皐月は相変わらずの調子であるが、確かにドキッとしたのは否定できない。だが実際、お互いの境遇を知ったことで、多少は打ち解けることが出来たことについては、皐月に感謝しなくてはならないなと僕は思っていた。僕も不用意に思い内容の話をするべきではなかったなと反省する。

「いや、そういうわけじゃないけど……」

「そこは嘘でもドキドキしたって言いなさいよ。ただでさえ機械化してるんだから、自信なくすわ……」

「そんなこと……皐月は可愛いし、スタイルもいいから大丈夫だと思うよ?」

「……はぁ、そういう事を真顔で言うんじゃありません」

僕は皐月からの理不尽な応酬に疑問符を浮かべるが、今日で幾らか仲良くなれた事には満足であった。お互いの境遇はさておき、いずれこういった問題や細かい事などは、時間が解決してくれるだろう。

「それじゃあ、私はそろそろいくわよ。あんまし龍くんの部屋にいると、いかがわしい事してるんじゃないかってお父さんに疑われちゃうからね」

皐月はそういうと、僕のコートを脱いでベッドに置く。確かにそんな誤解をされたら、あの店主に気絶するまで殴られそうである。

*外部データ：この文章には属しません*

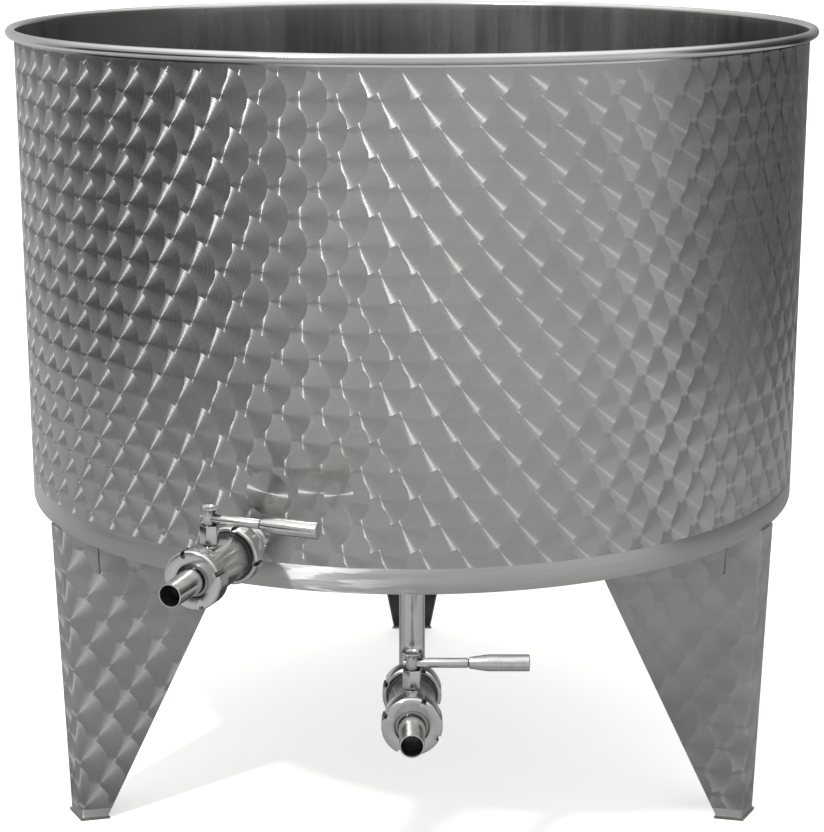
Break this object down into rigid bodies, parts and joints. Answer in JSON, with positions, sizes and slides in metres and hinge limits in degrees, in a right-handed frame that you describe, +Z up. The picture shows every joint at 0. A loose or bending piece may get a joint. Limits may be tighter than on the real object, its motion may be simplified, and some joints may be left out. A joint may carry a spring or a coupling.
{
  "type": "vertical storage tank",
  "caption": "Open-topped round steel tank on folded legs, with rolled rim, side outlet and bottom drain, each with a lever valve and hose tail.",
  "frame": {"origin": "middle of the whole part's footprint, on the floor; the tank's own axis is 76.5 mm behind it, because the outlets reach forward", "axes": "+Z up, -Y towards the front where the outlets are, +X to the right seen from the front"},
  "size_m": [0.9746, 1.1278, 0.9397],
  "materials": {
    "marbled_sheet": "circular-polished stainless sheet",
    "polished_rim": "polished rolled bead",
    "brushed_band": "brushed along the ring",
    "turned_steel": "turned stainless",
    "black_rubber": "satin"
  },
  "bodies": {
    "tank": {"shell_wall": "marbled_sheet", "rim_bead": "polished_rim", "bottom_band": "brushed_band", "floor_plate": "marbled_sheet", "leg_left": "marbled_sheet", "leg_right": "marbled_sheet", "leg_back": "marbled_sheet", "foot_plate_left": "turned_steel", "foot_plate_right": "turned_steel", "foot_plate_back": "turned_steel", "side_spigot": "turned_steel", "bottom_drain_pipe": "turned_steel", "side_rear_nut": "turned_steel", "side_rubber_ring": "black_rubber", "side_valve_body": "turned_steel", "side_stem_housing": "turned_steel", "side_front_nut": "turned_steel", "side_hose_tail": "turned_steel", "bottom_rear_nut": "turned_steel", "bottom_rubber_ring": "black_rubber", "bottom_valve_body": "turned_steel", "bottom_stem_housing": "turned_steel", "bottom_front_nut": "turned_steel", "bottom_hose_tail": "turned_steel"},
    "side_valve": {"side_valve_stem": "turned_steel", "side_valve_disc": "turned_steel", "side_lever_hub": "turned_steel", "side_lever_rod": "turned_steel", "side_lever_grip": "turned_steel"},
    "bottom_valve": {"bottom_valve_stem": "turned_steel", "bottom_valve_disc": "turned_steel", "bottom_lever_hub": "turned_steel", "bottom_lever_rod": "turned_steel", "bottom_lever_grip": "turned_steel"}
  },
  "joints": [
    {"name": "side_valve_turn", "type": "hinge", "parent": "tank", "child": "side_valve", "pos_m": [-0.20767, -0.46451, 0.42], "axis": [0, 0, -1], "range_deg": [0, 90]},
    {"name": "bottom_valve_turn", "type": "hinge", "parent": "tank", "child": "bottom_valve", "pos_m": [0, -0.473, 0.266], "axis": [0, 0, -1], "range_deg": [0, 90]}
  ]
}
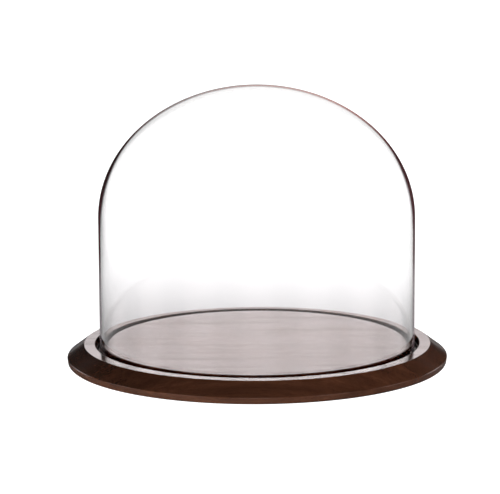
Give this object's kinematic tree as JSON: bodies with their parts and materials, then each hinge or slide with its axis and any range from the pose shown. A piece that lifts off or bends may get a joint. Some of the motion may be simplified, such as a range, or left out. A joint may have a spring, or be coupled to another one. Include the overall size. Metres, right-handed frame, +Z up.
{
  "type": "cheese dome",
  "caption": "Clear glass dome with a straight wall and a domed top, standing in the ring groove of a round bevelled dark wood base; the dome lifts straight off.",
  "frame": {"origin": "centre of the surface the foot pads stand on, under the middle of the round base", "axes": "+Z up along the common axis of base and dome; the base and dome are round, so +X is along the wood's grain and -Y is the side seen in the reference view"},
  "size_m": [0.3066, 0.3066, 0.2257],
  "materials": {
    "glass_dome": "clear polished glass",
    "wooden_base": "dark walnut stain under satin lacquer",
    "foot_pads": "matte rubber"
  },
  "bodies": {
    "base": {"wooden_base": "wooden_base", "foot_pad_1": "foot_pads", "foot_pad_2": "foot_pads", "foot_pad_3": "foot_pads", "foot_pad_4": "foot_pads"},
    "dome": {"glass_dome": "glass_dome"}
  },
  "joints": [
    {"name": "dome_lift", "type": "slide", "parent": "base", "child": "dome", "axis": [0, 0, 1], "range_m": [0, 0.22]}
  ]
}
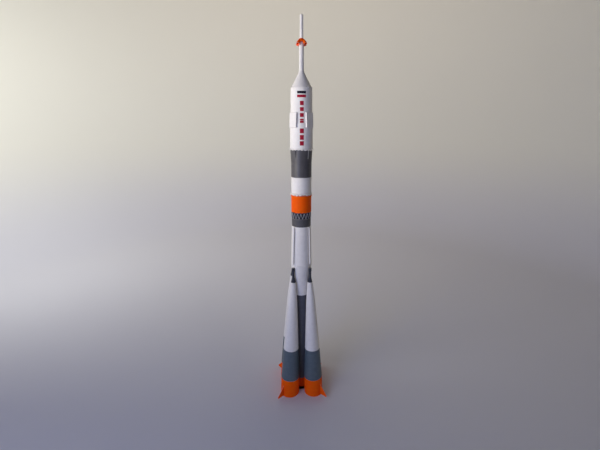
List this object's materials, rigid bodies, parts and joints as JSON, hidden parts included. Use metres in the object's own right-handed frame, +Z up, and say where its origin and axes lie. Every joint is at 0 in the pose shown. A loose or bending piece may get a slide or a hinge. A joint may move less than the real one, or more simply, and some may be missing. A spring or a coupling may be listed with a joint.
{
  "type": "card display model of a space rocket",
  "caption": "Upright scale model of a space rocket in rolled card: a slim central stack with a fairing and escape tower, and leaning boosters with tail fins round its foot.",
  "frame": {"origin": "centre of the footprint, on the surface that the booster skirts stand on", "axes": "+Z up along the central stack; the marked side of the fairing faces -Y; the boosters stand between the X and Y directions"},
  "size_m": [0.0968, 0.0968, 0.6875],
  "materials": {
    "white_card": "matte printed card, white",
    "orange_card": "matte printed card, orange",
    "dark_grey_card": "matte printed card, dark grey",
    "blue_grey_card": "matte printed card, blue grey",
    "navy_card": "matte printed card, navy grey",
    "grey_strut_card": "matte printed card, mid grey"
  },
  "bodies": {
    "root": {"escape_spire_tip": "white_card", "escape_spire_rod": "white_card", "escape_crown": "orange_card", "escape_tube": "white_card", "nose_cone": "white_card", "fairing_upper": "white_card", "fairing_lower": "white_card", "fairing_foot_rim": "white_card", "grid_fin_1": "white_card", "grid_fin_2": "white_card", "grid_fin_3": "white_card", "grid_fin_4": "white_card", "adapter_cone": "dark_grey_card", "adapter_tube": "dark_grey_card", "upper_stage_lip": "white_card", "upper_stage_tube": "white_card", "upper_stage_rim": "white_card", "upper_stage_tail": "orange_card", "interstage_drum": "dark_grey_card", "interstage_struts": "grey_strut_card", "interstage_band": "dark_grey_card", "core_collar": "white_card", "core_upper_tank": "white_card", "core_rail_1": "white_card", "core_rail_2": "white_card", "core_rail_3": "white_card", "core_rail_4": "white_card", "core_waist": "white_card", "core_waist_collar": "white_card", "core_tube": "blue_grey_card", "core_skirt": "orange_card", "core_engines": "dark_grey_card", "booster_1_tip": "navy_card", "booster_1_upper_cone": "white_card", "booster_1_lower_cone": "blue_grey_card", "booster_1_skirt": "orange_card", "booster_1_engines": "dark_grey_card", "booster_1_fin": "orange_card", "booster_2_tip": "navy_card", "booster_2_upper_cone": "white_card", "booster_2_lower_cone": "blue_grey_card", "booster_2_skirt": "orange_card", "booster_2_engines": "dark_grey_card", "booster_2_fin": "orange_card", "booster_3_tip": "navy_card", "booster_3_upper_cone": "white_card", "booster_3_lower_cone": "blue_grey_card", "booster_3_skirt": "orange_card", "booster_3_engines": "dark_grey_card", "booster_3_fin": "orange_card", "booster_4_tip": "navy_card", "booster_4_upper_cone": "white_card", "booster_4_lower_cone": "blue_grey_card", "booster_4_skirt": "orange_card", "booster_4_engines": "dark_grey_card", "booster_4_fin": "orange_card"}
  },
  "joints": []
}
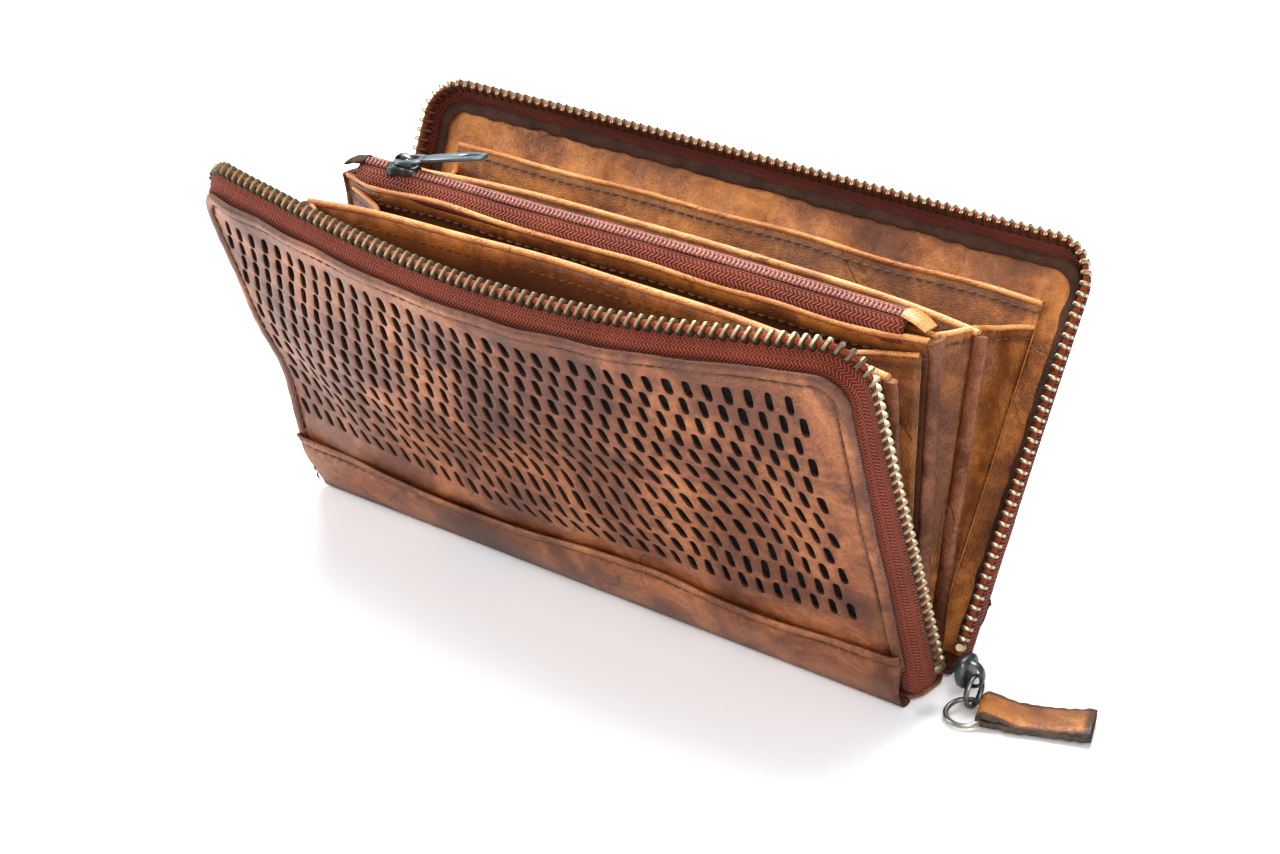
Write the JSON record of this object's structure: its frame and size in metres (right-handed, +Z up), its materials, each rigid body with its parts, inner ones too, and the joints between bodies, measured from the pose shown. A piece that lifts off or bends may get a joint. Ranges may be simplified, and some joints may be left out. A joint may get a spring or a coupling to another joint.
{
  "type": "zip around wallet",
  "caption": "Long leather wallet standing open on its spine, with a zip round three sides, a perforated cover, fanned dividers and a zipped coin pocket.",
  "frame": {"origin": "centre of the spine's flat underside, on the surface the wallet stands on", "axes": "+X along the wallet to the end with the main slider, +Y from the front cover to the back cover, +Z up"},
  "size_m": [0.2338, 0.107, 0.1026],
  "materials": {
    "outer_leather": "waxed pull-up leather, perforated, tan brown with mauve bloom",
    "inner_leather": "smooth golden tan leather with darker creases",
    "dark_leather": "raw dark brown edge",
    "zip_tape": "woven red brown zip tape",
    "brass_teeth": "antique brass",
    "nylon_coil": "dyed nylon coil",
    "gunmetal": "dark plated metal",
    "fibre_board": "stiffening fibre board"
  },
  "bodies": {
    "spine": {"coin_pocket_back_wall": "inner_leather", "coin_pocket_front_wall": "inner_leather", "coin_zip_coil": "nylon_coil", "coin_zip_end_tab_left": "inner_leather", "coin_zip_end_tab_right": "inner_leather", "coin_zip_tape_back": "zip_tape", "coin_zip_tape_front": "zip_tape", "gusset_inner_back_left": "inner_leather", "gusset_inner_back_right": "inner_leather", "gusset_inner_front_left": "inner_leather", "gusset_inner_front_right": "inner_leather", "gusset_outer_back_left": "inner_leather", "gusset_outer_back_right": "inner_leather", "gusset_outer_front_left": "inner_leather", "gusset_outer_front_right": "inner_leather", "spine_board": "fibre_board", "spine_leather": "outer_leather", "spine_lining": "inner_leather"},
    "front_divider": {"front_divider": "inner_leather"},
    "front_cover": {"front_base_band": "outer_leather", "front_board": "fibre_board", "front_edge_binding": "dark_leather", "front_lining": "inner_leather", "front_outer_panel": "outer_leather", "front_slip_pocket": "inner_leather", "front_zip_stop_left": "brass_teeth", "front_zip_stop_right": "brass_teeth", "front_zip_tape": "zip_tape", "front_zip_teeth": "brass_teeth"},
    "back_divider": {"back_divider": "inner_leather"},
    "back_cover": {"back_base_band": "outer_leather", "back_board": "fibre_board", "back_edge_binding": "dark_leather", "back_lining": "inner_leather", "back_outer_panel": "outer_leather", "back_slip_pocket": "inner_leather", "back_zip_stop_left": "brass_teeth", "back_zip_stop_right": "brass_teeth", "back_zip_tape": "zip_tape", "back_zip_teeth": "brass_teeth"},
    "main_slider": {"main_slider": "gunmetal"},
    "pull_link": {"pull_link": "gunmetal"},
    "pull_ring": {"pull_ring": "gunmetal"},
    "pull_tab": {"pull_tab": "inner_leather"},
    "coin_slider": {"coin_slider": "gunmetal"},
    "coin_puller": {"coin_puller": "gunmetal"}
  },
  "joints": [
    {"name": "front_divider_hinge", "type": "hinge", "parent": "spine", "child": "front_divider", "pos_m": [0, -0.0095, 0.0025], "axis": [1, 0, 0], "range_deg": [-10.4, 2.3], "deforming": ["gusset_inner_front_left", "gusset_inner_front_right"]},
    {"name": "front_cover_hinge", "type": "hinge", "parent": "front_divider", "child": "front_cover", "pos_m": [0, -0.0095, 0.0025], "axis": [1, 0, 0], "range_deg": [-12, 2.5], "deforming": ["gusset_outer_front_left", "gusset_outer_front_right"]},
    {"name": "back_divider_hinge", "type": "hinge", "parent": "spine", "child": "back_divider", "pos_m": [0, 0.0095, 0.0025], "axis": [-1, 0, 0], "range_deg": [-10.9, 0.1], "deforming": ["gusset_inner_back_left", "gusset_inner_back_right"]},
    {"name": "back_cover_hinge", "type": "hinge", "parent": "back_divider", "child": "back_cover", "pos_m": [0, 0.0095, 0.0025], "axis": [-1, 0, 0], "range_deg": [-20, 0], "deforming": ["gusset_outer_back_left", "gusset_outer_back_right"]},
    {"name": "main_slider_travel", "type": "slide", "parent": "spine", "child": "main_slider", "axis": [0, 0, 1], "range_m": [0, 0.0741]},
    {"name": "pull_link_swing", "type": "hinge", "parent": "main_slider", "child": "pull_link", "pos_m": [0.1044, 0, 0.0082], "axis": [0, -1, 0], "range_deg": [0, 40]},
    {"name": "pull_ring_swing", "type": "hinge", "parent": "pull_link", "child": "pull_ring", "pos_m": [0.10461, -0.00251, 0.00146], "axis": [0, -0.9371, 0.3489], "range_deg": [-12, 30]},
    {"name": "pull_tab_swing", "type": "hinge", "parent": "pull_ring", "child": "pull_tab", "pos_m": [0.10901, -0.00313, 0.00268], "axis": [-0.7071, 0.6917, 0.147], "range_deg": [-50, 40]},
    {"name": "coin_slider_travel", "type": "slide", "parent": "spine", "child": "coin_slider", "axis": [1, 0, 0], "range_m": [-0.006, 0.145]},
    {"name": "coin_puller_swing", "type": "hinge", "parent": "coin_slider", "child": "coin_puller", "pos_m": [-0.07, 0, 0.09355], "axis": [0, -1, 0], "range_deg": [-6, 160]}
  ],
  "couplings": [
    {"joint": "front_divider_hinge", "follows": "front_cover_hinge", "ratio": 0.85833},
    {"joint": "back_divider_hinge", "follows": "back_cover_hinge", "ratio": 0.54},
    {"joint": "main_slider_travel", "follows": "back_cover_hinge", "m_per_rad": -0.21228}
  ]
}
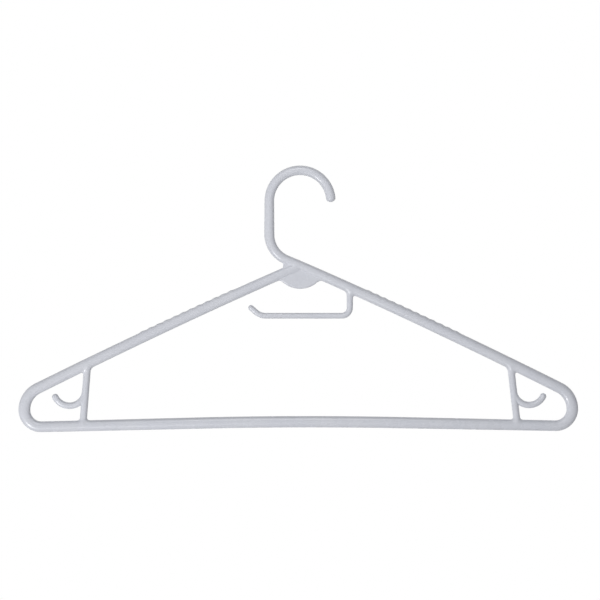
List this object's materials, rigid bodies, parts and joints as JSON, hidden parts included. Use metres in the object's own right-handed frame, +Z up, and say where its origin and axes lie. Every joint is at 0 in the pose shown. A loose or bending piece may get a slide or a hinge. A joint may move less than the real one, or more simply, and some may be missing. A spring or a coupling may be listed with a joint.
{
  "type": "coat hanger",
  "caption": "One-plane plastic coat hanger: open hook, sloping arms with low ridges, rounded ends, trouser bar, tie bar on a post, and a skirt hook at each end.",
  "frame": {"origin": "the inside top of the hook, where it rests on a rail, midway between front and back", "axes": "+X to the right along the trouser bar, as seen from the front; +Y from front to back; +Z up"},
  "size_m": [0.42, 0.0066, 0.1994],
  "materials": {
    "white_plastic": "satin, as moulded"
  },
  "bodies": {
    "root": {"hook": "white_plastic", "neck": "white_plastic", "neck_web": "white_plastic", "neck_gusset": "white_plastic", "left_arm": "white_plastic", "right_arm": "white_plastic", "left_end_bend": "white_plastic", "right_end_bend": "white_plastic", "bottom_bar": "white_plastic", "left_post": "white_plastic", "right_post": "white_plastic", "left_skirt_hook": "white_plastic", "right_skirt_hook": "white_plastic", "tie_bar": "white_plastic"}
  },
  "joints": []
}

「うん、今日は色々とありがとう。寒いし、戻ったらシャワーでも浴びたほうが良いと思うよ」

「ありがとう、そうさせてもらうわ」

僕は皐月と玄関で別れると、疲れからかベッドに突っ伏してしまう。ここからこの部屋が自分の家になるとわかっていても、何だか僕は落ち着かなかった。

「そういえば、コートを干さないと……」

僕はコートに顔を埋める。長いこと外に居たせいもあってか冷たかったが、僕の匂いとは違う優しい香りが、コートには満ちていた。結局僕はコートを干さずに、そのまま寝ることになる。